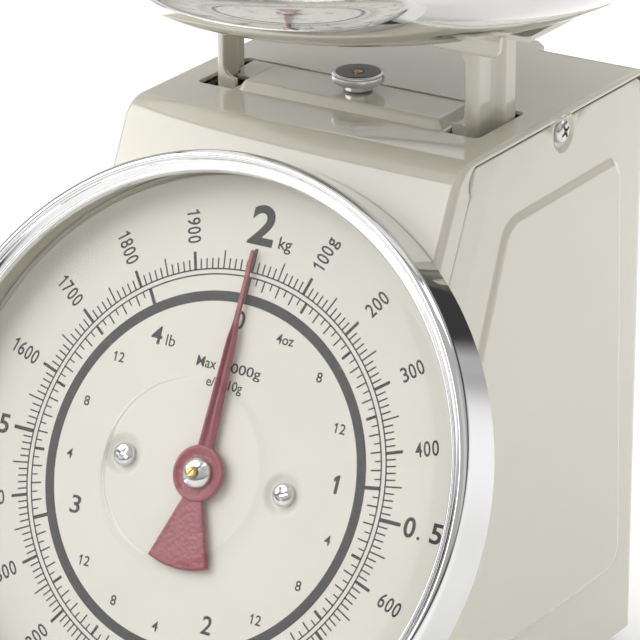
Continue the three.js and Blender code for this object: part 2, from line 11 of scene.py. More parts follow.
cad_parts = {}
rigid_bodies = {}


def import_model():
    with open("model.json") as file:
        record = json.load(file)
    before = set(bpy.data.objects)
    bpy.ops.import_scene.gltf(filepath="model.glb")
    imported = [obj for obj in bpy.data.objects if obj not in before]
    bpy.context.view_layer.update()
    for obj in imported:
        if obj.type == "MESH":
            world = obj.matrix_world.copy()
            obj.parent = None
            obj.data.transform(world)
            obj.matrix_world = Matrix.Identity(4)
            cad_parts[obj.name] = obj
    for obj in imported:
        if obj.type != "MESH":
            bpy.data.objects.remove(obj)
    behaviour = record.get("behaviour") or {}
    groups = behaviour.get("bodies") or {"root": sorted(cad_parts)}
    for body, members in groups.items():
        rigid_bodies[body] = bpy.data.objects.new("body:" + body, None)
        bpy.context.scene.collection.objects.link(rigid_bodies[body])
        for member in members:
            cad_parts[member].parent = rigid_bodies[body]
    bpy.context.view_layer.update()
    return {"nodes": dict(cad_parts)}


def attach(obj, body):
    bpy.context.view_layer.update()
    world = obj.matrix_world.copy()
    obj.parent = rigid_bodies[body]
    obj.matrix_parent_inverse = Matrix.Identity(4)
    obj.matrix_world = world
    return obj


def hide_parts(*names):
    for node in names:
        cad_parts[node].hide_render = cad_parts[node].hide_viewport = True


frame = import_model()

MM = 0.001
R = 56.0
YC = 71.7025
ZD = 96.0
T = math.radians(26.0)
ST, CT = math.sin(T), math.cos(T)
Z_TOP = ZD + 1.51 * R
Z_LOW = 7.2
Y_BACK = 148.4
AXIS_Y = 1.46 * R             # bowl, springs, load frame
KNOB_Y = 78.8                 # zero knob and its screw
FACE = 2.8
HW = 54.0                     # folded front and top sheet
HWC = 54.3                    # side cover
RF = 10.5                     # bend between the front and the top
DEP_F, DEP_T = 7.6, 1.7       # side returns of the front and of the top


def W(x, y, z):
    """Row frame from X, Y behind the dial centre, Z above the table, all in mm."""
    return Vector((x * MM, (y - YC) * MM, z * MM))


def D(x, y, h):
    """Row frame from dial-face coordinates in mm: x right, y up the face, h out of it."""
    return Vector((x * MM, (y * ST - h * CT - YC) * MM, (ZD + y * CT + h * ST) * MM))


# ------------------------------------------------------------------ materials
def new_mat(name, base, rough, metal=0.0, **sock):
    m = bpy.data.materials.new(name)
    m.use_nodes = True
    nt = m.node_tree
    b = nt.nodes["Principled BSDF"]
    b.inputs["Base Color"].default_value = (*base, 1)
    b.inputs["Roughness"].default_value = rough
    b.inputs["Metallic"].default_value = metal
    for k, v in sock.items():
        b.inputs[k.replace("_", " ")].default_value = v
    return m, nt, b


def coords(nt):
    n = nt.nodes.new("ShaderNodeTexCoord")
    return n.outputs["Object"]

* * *

Exactly repeat the lines running from the top of the listing to the line bearing "for body, members", both of those lines included, and only them.

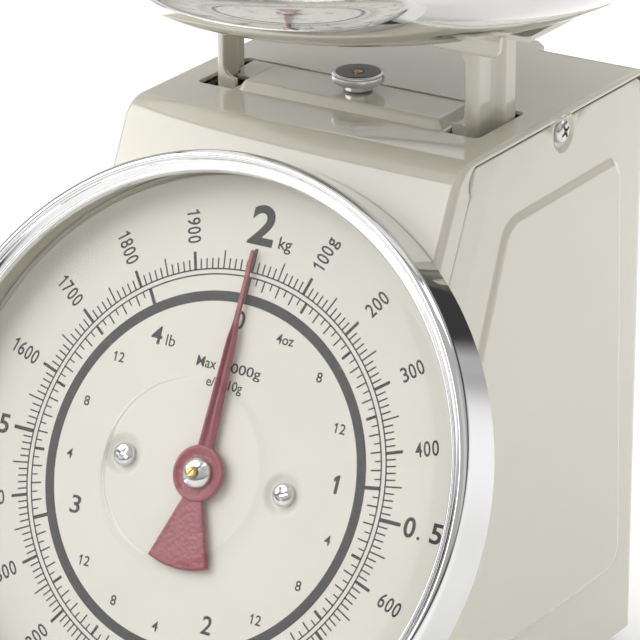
Continue the three.js and Blender code for this object: part 2, from line 11 of scene.py. More parts follow.
cad_parts = {}
rigid_bodies = {}


def import_model():
    with open("model.json") as file:
        record = json.load(file)
    before = set(bpy.data.objects)
    bpy.ops.import_scene.gltf(filepath="model.glb")
    imported = [obj for obj in bpy.data.objects if obj not in before]
    bpy.context.view_layer.update()
    for obj in imported:
        if obj.type == "MESH":
            world = obj.matrix_world.copy()
            obj.parent = None
            obj.data.transform(world)
            obj.matrix_world = Matrix.Identity(4)
            cad_parts[obj.name] = obj
    for obj in imported:
        if obj.type != "MESH":
            bpy.data.objects.remove(obj)
    behaviour = record.get("behaviour") or {}
    groups = behaviour.get("bodies") or {"root": sorted(cad_parts)}
    for body, members in groups.items():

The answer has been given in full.